_WORK INSTRUCTIONS_. Return all of the lines below exactly as they are.
BEGIN STORED DATA
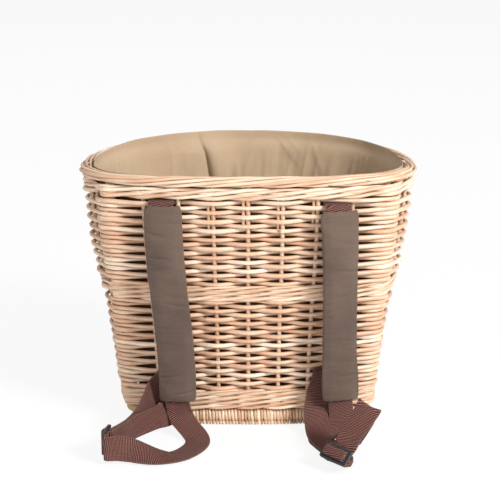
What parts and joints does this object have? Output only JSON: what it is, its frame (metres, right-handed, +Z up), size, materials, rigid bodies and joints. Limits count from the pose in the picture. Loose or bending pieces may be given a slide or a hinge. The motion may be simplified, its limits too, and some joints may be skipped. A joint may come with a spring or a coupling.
{
  "type": "pack basket",
  "caption": "Woven willow pack basket with a flat back, rolled border, cloth liner, and padded webbing shoulder straps with sliders.",
  "frame": {"origin": "middle of the base's underside, on the floor", "axes": "+Z up, +Y towards the round front, -Y towards the flat back panel with the straps, +X to the right seen from behind the back panel"},
  "size_m": [0.4058, 0.3951, 0.3281],
  "materials": {
    "woven_willow": "peeled buff willow, slightly glossy",
    "waling_willow": "peeled buff willow, slightly glossy",
    "stake_willow": "peeled buff willow",
    "post_willow": "thick peeled willow stick",
    "base_stick_willow": "thick willow stick, matte",
    "base_weaver_willow": "split willow, matte",
    "liner_cotton": "plain woven khaki cotton",
    "strap_webbing": "ribbed dark red-brown webbing",
    "pad_cloth": "taupe cloth over foam",
    "slider_plastic": "glossy black moulded plastic"
  },
  "bodies": {
    "basket": {"bottom_wale": "waling_willow", "lower_randing": "woven_willow", "middle_wale": "waling_willow", "upper_randing": "woven_willow", "top_wale": "waling_willow", "corner_post_left": "post_willow", "back_stake_1": "stake_willow", "back_stake_2": "stake_willow", "back_stake_3": "stake_willow", "back_stake_4": "stake_willow", "back_stake_5": "stake_willow", "back_stake_6": "stake_willow", "back_stake_7": "stake_willow", "corner_post_right": "post_willow", "front_stake_1": "stake_willow", "front_stake_2": "stake_willow", "front_stake_3": "stake_willow", "front_stake_4": "stake_willow", "front_stake_5": "stake_willow", "front_stake_6": "stake_willow", "front_stake_7": "stake_willow", "front_stake_8": "stake_willow", "front_stake_9": "stake_willow", "front_stake_10": "stake_willow", "front_stake_11": "stake_willow", "front_stake_12": "stake_willow", "front_stake_13": "stake_willow", "front_stake_14": "stake_willow", "front_stake_15": "stake_willow", "front_stake_16": "stake_willow", "base_hoop": "base_stick_willow", "base_stick_1": "base_stick_willow", "base_stick_2": "base_stick_willow", "base_stick_3": "base_stick_willow", "base_stick_4": "base_stick_willow", "base_weave": "base_weaver_willow", "liner_wall": "liner_cotton", "liner_bottom": "liner_cotton", "webbing_left": "strap_webbing", "webbing_right": "strap_webbing"},
    "pad_left": {"pad_left": "pad_cloth"},
    "pad_right": {"pad_right": "pad_cloth"},
    "slider_left": {"slider_left": "slider_plastic"},
    "slider_right": {"slider_right": "slider_plastic"}
  },
  "joints": [
    {"name": "pad_left_slide", "type": "slide", "parent": "basket", "child": "pad_left", "axis": [-0.0756, -0.0589, 0.9954], "range_m": [-0.012, 0.004], "deforming": ["webbing_left"]},
    {"name": "slider_left_slide", "type": "slide", "parent": "basket", "child": "slider_left", "axis": [0.2496, 0.9684, 0], "range_m": [-0.012, 0.03], "deforming": ["webbing_left"]},
    {"name": "pad_right_slide", "type": "slide", "parent": "basket", "child": "pad_right", "axis": [-0.023, -0.0725, 0.9971], "range_m": [-0.012, 0.004], "deforming": ["webbing_right"]},
    {"name": "slider_right_slide", "type": "slide", "parent": "basket", "child": "slider_right", "axis": [0.5351, 0.4901, 0.6881], "range_m": [0, 0.03], "deforming": ["webbing_right"]}
  ]
}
END STORED DATA
_COMPLETE ANSWER_.
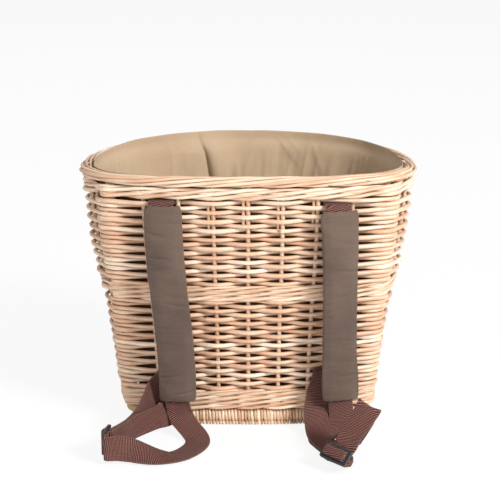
What parts and joints does this object have? Output only JSON: what it is, its frame (metres, right-handed, +Z up), size, materials, rigid bodies and joints. Limits count from the pose in the picture. Loose or bending pieces may be given a slide or a hinge. The motion may be simplified, its limits too, and some joints may be skipped. A joint may come with a spring or a coupling.
{
  "type": "pack basket",
  "caption": "Woven willow pack basket with a flat back, rolled border, cloth liner, and padded webbing shoulder straps with sliders.",
  "frame": {"origin": "middle of the base's underside, on the floor", "axes": "+Z up, +Y towards the round front, -Y towards the flat back panel with the straps, +X to the right seen from behind the back panel"},
  "size_m": [0.4058, 0.3951, 0.3281],
  "materials": {
    "woven_willow": "peeled buff willow, slightly glossy",
    "waling_willow": "peeled buff willow, slightly glossy",
    "stake_willow": "peeled buff willow",
    "post_willow": "thick peeled willow stick",
    "base_stick_willow": "thick willow stick, matte",
    "base_weaver_willow": "split willow, matte",
    "liner_cotton": "plain woven khaki cotton",
    "strap_webbing": "ribbed dark red-brown webbing",
    "pad_cloth": "taupe cloth over foam",
    "slider_plastic": "glossy black moulded plastic"
  },
  "bodies": {
    "basket": {"bottom_wale": "waling_willow", "lower_randing": "woven_willow", "middle_wale": "waling_willow", "upper_randing": "woven_willow", "top_wale": "waling_willow", "corner_post_left": "post_willow", "back_stake_1": "stake_willow", "back_stake_2": "stake_willow", "back_stake_3": "stake_willow", "back_stake_4": "stake_willow", "back_stake_5": "stake_willow", "back_stake_6": "stake_willow", "back_stake_7": "stake_willow", "corner_post_right": "post_willow", "front_stake_1": "stake_willow", "front_stake_2": "stake_willow", "front_stake_3": "stake_willow", "front_stake_4": "stake_willow", "front_stake_5": "stake_willow", "front_stake_6": "stake_willow", "front_stake_7": "stake_willow", "front_stake_8": "stake_willow", "front_stake_9": "stake_willow", "front_stake_10": "stake_willow", "front_stake_11": "stake_willow", "front_stake_12": "stake_willow", "front_stake_13": "stake_willow", "front_stake_14": "stake_willow", "front_stake_15": "stake_willow", "front_stake_16": "stake_willow", "base_hoop": "base_stick_willow", "base_stick_1": "base_stick_willow", "base_stick_2": "base_stick_willow", "base_stick_3": "base_stick_willow", "base_stick_4": "base_stick_willow", "base_weave": "base_weaver_willow", "liner_wall": "liner_cotton", "liner_bottom": "liner_cotton", "webbing_left": "strap_webbing", "webbing_right": "strap_webbing"},
    "pad_left": {"pad_left": "pad_cloth"},
    "pad_right": {"pad_right": "pad_cloth"},
    "slider_left": {"slider_left": "slider_plastic"},
    "slider_right": {"slider_right": "slider_plastic"}
  },
  "joints": [
    {"name": "pad_left_slide", "type": "slide", "parent": "basket", "child": "pad_left", "axis": [-0.0756, -0.0589, 0.9954], "range_m": [-0.012, 0.004], "deforming": ["webbing_left"]},
    {"name": "slider_left_slide", "type": "slide", "parent": "basket", "child": "slider_left", "axis": [0.2496, 0.9684, 0], "range_m": [-0.012, 0.03], "deforming": ["webbing_left"]},
    {"name": "pad_right_slide", "type": "slide", "parent": "basket", "child": "pad_right", "axis": [-0.023, -0.0725, 0.9971], "range_m": [-0.012, 0.004], "deforming": ["webbing_right"]},
    {"name": "slider_right_slide", "type": "slide", "parent": "basket", "child": "slider_right", "axis": [0.5351, 0.4901, 0.6881], "range_m": [0, 0.03], "deforming": ["webbing_right"]}
  ]
}